____ Data shown

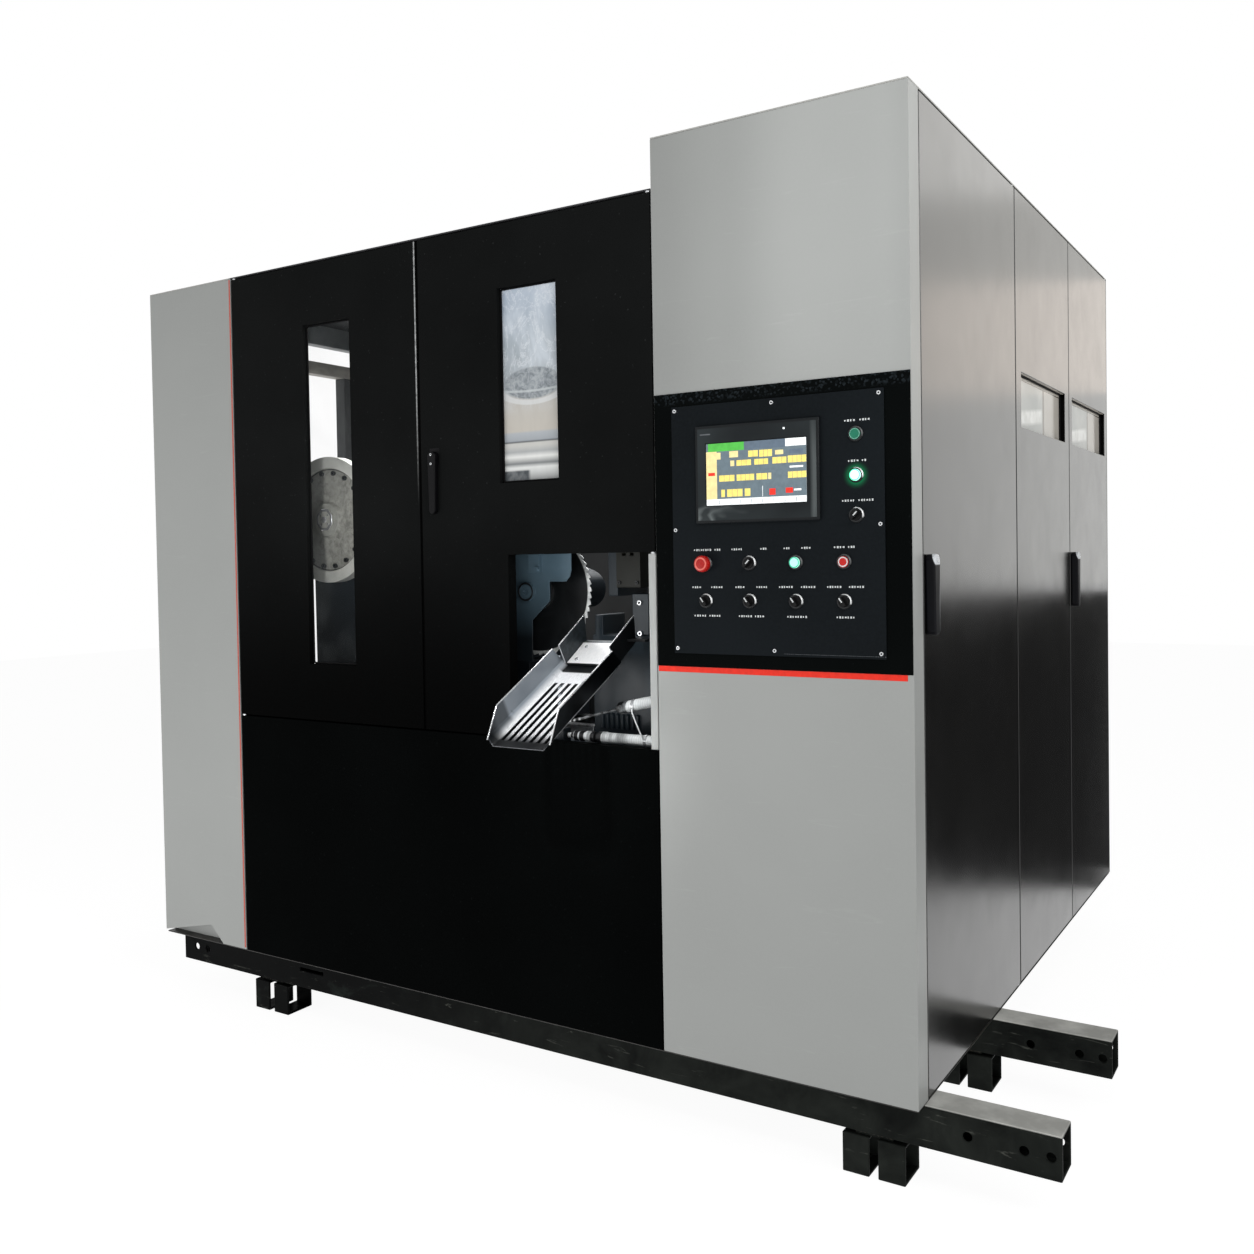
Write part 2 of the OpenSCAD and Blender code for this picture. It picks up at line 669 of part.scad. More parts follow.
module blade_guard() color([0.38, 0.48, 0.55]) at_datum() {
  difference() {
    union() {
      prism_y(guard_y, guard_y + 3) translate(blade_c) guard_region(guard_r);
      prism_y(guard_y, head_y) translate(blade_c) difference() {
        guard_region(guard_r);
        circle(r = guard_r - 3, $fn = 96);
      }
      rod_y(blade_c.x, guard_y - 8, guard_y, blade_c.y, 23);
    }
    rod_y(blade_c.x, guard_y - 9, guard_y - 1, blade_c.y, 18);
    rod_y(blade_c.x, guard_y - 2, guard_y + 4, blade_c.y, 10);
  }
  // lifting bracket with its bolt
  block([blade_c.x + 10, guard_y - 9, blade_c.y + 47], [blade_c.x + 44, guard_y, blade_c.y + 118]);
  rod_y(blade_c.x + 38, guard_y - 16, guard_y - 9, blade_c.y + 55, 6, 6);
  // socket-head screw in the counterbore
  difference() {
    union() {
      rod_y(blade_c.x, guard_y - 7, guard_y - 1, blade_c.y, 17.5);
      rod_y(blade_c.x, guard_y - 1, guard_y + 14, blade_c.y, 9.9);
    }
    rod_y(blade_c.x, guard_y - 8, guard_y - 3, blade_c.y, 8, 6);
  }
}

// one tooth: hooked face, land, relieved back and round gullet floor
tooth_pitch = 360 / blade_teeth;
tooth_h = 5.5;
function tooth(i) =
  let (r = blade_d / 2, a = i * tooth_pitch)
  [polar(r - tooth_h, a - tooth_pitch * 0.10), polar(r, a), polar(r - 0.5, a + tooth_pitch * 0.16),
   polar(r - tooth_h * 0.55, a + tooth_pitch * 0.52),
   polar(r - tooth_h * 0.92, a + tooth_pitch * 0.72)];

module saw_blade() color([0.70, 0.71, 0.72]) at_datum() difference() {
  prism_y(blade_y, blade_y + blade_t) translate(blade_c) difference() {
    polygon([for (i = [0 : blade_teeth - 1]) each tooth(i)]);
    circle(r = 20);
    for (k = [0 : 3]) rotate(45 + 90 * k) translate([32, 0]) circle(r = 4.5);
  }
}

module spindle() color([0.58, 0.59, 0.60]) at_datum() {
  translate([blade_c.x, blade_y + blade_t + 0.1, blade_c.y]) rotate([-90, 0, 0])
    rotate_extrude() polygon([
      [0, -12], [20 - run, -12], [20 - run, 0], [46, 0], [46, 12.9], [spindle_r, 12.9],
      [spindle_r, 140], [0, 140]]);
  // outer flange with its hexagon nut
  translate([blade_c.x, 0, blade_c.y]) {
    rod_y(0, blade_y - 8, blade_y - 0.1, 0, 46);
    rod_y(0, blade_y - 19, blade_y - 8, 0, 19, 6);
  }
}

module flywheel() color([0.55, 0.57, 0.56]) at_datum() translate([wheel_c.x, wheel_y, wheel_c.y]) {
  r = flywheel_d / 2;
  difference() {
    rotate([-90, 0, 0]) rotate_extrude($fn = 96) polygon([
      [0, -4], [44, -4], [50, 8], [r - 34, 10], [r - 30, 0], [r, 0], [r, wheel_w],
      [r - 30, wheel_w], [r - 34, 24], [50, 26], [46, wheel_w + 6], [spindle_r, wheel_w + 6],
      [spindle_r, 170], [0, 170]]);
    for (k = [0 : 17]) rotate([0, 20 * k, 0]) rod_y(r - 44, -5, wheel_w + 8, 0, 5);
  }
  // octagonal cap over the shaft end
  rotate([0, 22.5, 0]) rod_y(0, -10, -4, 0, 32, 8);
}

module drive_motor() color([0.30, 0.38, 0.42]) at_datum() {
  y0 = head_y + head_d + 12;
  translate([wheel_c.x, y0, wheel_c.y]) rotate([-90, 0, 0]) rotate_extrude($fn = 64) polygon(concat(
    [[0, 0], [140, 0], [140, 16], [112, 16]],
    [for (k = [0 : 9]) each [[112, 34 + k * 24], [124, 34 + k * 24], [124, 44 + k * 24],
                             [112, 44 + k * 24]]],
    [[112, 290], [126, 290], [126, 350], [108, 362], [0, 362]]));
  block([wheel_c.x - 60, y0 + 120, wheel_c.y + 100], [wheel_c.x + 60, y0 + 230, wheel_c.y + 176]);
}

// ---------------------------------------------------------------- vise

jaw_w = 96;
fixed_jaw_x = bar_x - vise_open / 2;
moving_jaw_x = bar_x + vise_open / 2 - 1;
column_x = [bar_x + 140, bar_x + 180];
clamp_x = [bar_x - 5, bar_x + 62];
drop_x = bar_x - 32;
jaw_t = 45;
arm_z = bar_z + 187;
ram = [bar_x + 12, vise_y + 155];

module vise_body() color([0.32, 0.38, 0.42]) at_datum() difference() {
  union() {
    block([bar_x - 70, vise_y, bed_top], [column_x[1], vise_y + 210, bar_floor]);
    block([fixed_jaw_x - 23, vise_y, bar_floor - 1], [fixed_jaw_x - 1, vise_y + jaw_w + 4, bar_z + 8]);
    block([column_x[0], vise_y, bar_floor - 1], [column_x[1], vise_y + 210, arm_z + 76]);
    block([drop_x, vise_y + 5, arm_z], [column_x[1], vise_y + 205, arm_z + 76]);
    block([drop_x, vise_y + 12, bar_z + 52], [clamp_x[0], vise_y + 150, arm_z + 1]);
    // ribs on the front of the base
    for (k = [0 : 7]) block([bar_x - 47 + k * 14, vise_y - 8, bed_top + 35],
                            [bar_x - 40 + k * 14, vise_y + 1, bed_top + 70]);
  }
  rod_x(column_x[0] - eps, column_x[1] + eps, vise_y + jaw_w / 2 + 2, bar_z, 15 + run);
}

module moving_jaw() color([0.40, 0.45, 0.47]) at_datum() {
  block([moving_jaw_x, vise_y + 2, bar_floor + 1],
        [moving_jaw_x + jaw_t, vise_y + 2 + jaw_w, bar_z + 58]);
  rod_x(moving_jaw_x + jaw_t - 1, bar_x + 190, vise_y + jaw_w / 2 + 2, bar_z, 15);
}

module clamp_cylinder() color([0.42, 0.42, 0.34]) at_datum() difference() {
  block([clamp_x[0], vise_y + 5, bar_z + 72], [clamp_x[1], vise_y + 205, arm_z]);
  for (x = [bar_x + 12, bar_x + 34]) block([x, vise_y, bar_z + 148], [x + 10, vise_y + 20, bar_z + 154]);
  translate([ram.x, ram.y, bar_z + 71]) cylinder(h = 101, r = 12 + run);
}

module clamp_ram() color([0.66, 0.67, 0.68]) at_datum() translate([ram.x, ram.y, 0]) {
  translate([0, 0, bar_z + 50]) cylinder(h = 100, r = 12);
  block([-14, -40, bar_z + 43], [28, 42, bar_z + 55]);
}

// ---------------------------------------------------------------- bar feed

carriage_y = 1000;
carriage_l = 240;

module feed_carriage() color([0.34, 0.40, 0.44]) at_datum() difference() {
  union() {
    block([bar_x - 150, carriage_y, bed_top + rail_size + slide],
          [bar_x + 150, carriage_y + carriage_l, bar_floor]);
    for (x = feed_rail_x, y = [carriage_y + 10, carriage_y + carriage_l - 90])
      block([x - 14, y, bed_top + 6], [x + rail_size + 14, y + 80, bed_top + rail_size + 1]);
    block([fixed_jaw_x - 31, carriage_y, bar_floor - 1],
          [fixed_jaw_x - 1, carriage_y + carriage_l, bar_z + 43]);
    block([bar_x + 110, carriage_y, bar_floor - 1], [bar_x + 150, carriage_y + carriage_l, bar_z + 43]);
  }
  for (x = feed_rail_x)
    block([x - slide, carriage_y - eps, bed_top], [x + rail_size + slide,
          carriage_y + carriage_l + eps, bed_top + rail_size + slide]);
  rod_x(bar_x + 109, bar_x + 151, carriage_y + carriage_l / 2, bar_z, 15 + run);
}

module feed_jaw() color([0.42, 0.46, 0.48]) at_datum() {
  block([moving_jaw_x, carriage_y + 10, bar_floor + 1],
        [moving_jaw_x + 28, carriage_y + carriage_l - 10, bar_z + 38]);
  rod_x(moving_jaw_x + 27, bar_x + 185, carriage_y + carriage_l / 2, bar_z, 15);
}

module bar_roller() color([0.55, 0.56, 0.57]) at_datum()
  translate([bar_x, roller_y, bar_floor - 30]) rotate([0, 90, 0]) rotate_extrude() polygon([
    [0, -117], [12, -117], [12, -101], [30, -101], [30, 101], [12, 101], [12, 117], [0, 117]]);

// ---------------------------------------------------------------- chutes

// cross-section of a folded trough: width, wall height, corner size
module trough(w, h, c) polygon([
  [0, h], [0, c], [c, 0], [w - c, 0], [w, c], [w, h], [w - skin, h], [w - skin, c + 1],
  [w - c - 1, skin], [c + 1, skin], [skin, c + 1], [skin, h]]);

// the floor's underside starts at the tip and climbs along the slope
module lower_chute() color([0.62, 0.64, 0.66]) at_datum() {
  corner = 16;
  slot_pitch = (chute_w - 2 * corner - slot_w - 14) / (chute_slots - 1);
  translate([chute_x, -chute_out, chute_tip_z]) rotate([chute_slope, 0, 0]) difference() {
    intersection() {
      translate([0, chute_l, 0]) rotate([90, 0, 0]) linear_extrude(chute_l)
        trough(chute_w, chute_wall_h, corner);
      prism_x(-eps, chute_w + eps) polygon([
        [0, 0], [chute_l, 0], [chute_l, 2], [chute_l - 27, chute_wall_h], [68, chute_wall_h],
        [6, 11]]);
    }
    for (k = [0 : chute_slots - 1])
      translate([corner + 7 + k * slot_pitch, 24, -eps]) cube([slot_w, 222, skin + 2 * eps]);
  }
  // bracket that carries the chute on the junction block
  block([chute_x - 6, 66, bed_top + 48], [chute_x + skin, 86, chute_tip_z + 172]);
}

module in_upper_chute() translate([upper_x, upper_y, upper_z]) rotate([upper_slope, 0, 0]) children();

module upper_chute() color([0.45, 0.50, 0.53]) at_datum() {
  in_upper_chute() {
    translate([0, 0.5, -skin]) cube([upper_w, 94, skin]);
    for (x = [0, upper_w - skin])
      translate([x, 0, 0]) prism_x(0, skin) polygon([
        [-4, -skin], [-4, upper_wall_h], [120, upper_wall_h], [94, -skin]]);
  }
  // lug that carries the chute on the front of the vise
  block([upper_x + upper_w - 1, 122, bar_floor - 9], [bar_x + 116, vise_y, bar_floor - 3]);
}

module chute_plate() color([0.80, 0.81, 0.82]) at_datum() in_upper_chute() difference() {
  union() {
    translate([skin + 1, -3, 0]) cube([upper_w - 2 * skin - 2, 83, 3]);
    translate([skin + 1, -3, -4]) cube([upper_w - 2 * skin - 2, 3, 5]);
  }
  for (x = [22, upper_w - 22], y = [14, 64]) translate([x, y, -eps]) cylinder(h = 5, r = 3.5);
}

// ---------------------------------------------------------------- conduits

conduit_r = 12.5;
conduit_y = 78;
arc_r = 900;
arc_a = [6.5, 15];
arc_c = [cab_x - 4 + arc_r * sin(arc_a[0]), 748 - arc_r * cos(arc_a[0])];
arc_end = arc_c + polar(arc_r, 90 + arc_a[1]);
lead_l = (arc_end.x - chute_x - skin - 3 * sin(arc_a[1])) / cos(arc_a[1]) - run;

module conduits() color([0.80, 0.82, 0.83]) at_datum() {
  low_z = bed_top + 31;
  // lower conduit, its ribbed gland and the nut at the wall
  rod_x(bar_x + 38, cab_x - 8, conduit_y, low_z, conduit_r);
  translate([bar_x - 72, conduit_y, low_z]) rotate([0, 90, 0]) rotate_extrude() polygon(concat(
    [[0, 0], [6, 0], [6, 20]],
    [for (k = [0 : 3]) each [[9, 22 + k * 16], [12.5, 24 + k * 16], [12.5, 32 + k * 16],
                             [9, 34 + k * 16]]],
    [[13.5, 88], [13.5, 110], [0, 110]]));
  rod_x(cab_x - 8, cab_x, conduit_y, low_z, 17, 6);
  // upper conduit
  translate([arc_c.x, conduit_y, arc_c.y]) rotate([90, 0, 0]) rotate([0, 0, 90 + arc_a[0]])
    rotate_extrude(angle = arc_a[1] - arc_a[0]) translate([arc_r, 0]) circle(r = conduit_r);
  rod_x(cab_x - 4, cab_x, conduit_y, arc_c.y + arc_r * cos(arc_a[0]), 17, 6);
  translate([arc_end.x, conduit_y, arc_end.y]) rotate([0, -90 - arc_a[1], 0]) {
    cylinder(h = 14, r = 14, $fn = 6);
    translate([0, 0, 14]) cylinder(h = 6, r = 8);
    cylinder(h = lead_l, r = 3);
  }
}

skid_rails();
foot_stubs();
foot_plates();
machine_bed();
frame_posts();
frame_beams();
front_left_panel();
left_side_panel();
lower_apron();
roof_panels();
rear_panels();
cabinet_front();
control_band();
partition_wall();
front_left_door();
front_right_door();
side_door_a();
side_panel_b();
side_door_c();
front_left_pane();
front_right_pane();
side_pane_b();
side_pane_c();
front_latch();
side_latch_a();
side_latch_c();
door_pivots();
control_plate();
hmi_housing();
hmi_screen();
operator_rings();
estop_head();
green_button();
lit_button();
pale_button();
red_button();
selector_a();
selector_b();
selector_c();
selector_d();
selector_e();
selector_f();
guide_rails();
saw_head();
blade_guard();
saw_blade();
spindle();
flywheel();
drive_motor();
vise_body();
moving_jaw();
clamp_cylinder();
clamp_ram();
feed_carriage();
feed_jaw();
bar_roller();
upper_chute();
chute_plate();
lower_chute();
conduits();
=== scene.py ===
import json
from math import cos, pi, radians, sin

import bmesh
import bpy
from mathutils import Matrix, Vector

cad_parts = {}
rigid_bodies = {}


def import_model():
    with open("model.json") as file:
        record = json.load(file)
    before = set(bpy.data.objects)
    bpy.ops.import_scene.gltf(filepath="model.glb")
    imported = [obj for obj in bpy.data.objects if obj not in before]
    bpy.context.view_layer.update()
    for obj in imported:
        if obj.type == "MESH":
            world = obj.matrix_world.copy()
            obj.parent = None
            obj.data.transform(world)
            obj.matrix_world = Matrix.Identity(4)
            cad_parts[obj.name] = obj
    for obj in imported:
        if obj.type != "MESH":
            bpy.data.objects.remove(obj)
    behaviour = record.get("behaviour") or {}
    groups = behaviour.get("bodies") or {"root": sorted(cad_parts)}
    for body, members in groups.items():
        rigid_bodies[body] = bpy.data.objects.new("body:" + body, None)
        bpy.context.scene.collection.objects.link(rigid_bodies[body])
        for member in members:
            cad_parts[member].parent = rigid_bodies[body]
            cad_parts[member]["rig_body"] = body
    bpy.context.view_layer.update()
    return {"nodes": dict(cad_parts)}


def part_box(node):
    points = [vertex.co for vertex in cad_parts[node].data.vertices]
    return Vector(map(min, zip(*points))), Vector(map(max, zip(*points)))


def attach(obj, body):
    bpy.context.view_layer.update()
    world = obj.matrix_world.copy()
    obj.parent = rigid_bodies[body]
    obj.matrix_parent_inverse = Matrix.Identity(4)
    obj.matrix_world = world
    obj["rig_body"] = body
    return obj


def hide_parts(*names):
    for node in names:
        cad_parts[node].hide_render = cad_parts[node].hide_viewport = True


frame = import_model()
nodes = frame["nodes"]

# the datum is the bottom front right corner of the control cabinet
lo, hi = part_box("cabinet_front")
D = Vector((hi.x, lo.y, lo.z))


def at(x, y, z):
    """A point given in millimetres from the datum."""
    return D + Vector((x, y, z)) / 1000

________

Everything from the line that contains "skid_rails();" to the line that contains "obj.parent = None" must be transcribed exactly, both end lines included.

skid_rails();
foot_stubs();
foot_plates();
machine_bed();
frame_posts();
frame_beams();
front_left_panel();
left_side_panel();
lower_apron();
roof_panels();
rear_panels();
cabinet_front();
control_band();
partition_wall();
front_left_door();
front_right_door();
side_door_a();
side_panel_b();
side_door_c();
front_left_pane();
front_right_pane();
side_pane_b();
side_pane_c();
front_latch();
side_latch_a();
side_latch_c();
door_pivots();
control_plate();
hmi_housing();
hmi_screen();
operator_rings();
estop_head();
green_button();
lit_button();
pale_button();
red_button();
selector_a();
selector_b();
selector_c();
selector_d();
selector_e();
selector_f();
guide_rails();
saw_head();
blade_guard();
saw_blade();
spindle();
flywheel();
drive_motor();
vise_body();
moving_jaw();
clamp_cylinder();
clamp_ram();
feed_carriage();
feed_jaw();
bar_roller();
upper_chute();
chute_plate();
lower_chute();
conduits();
=== scene.py ===
import json
from math import cos, pi, radians, sin

import bmesh
import bpy
from mathutils import Matrix, Vector

cad_parts = {}
rigid_bodies = {}


def import_model():
    with open("model.json") as file:
        record = json.load(file)
    before = set(bpy.data.objects)
    bpy.ops.import_scene.gltf(filepath="model.glb")
    imported = [obj for obj in bpy.data.objects if obj not in before]
    bpy.context.view_layer.update()
    for obj in imported:
        if obj.type == "MESH":
            world = obj.matrix_world.copy()
            obj.parent = None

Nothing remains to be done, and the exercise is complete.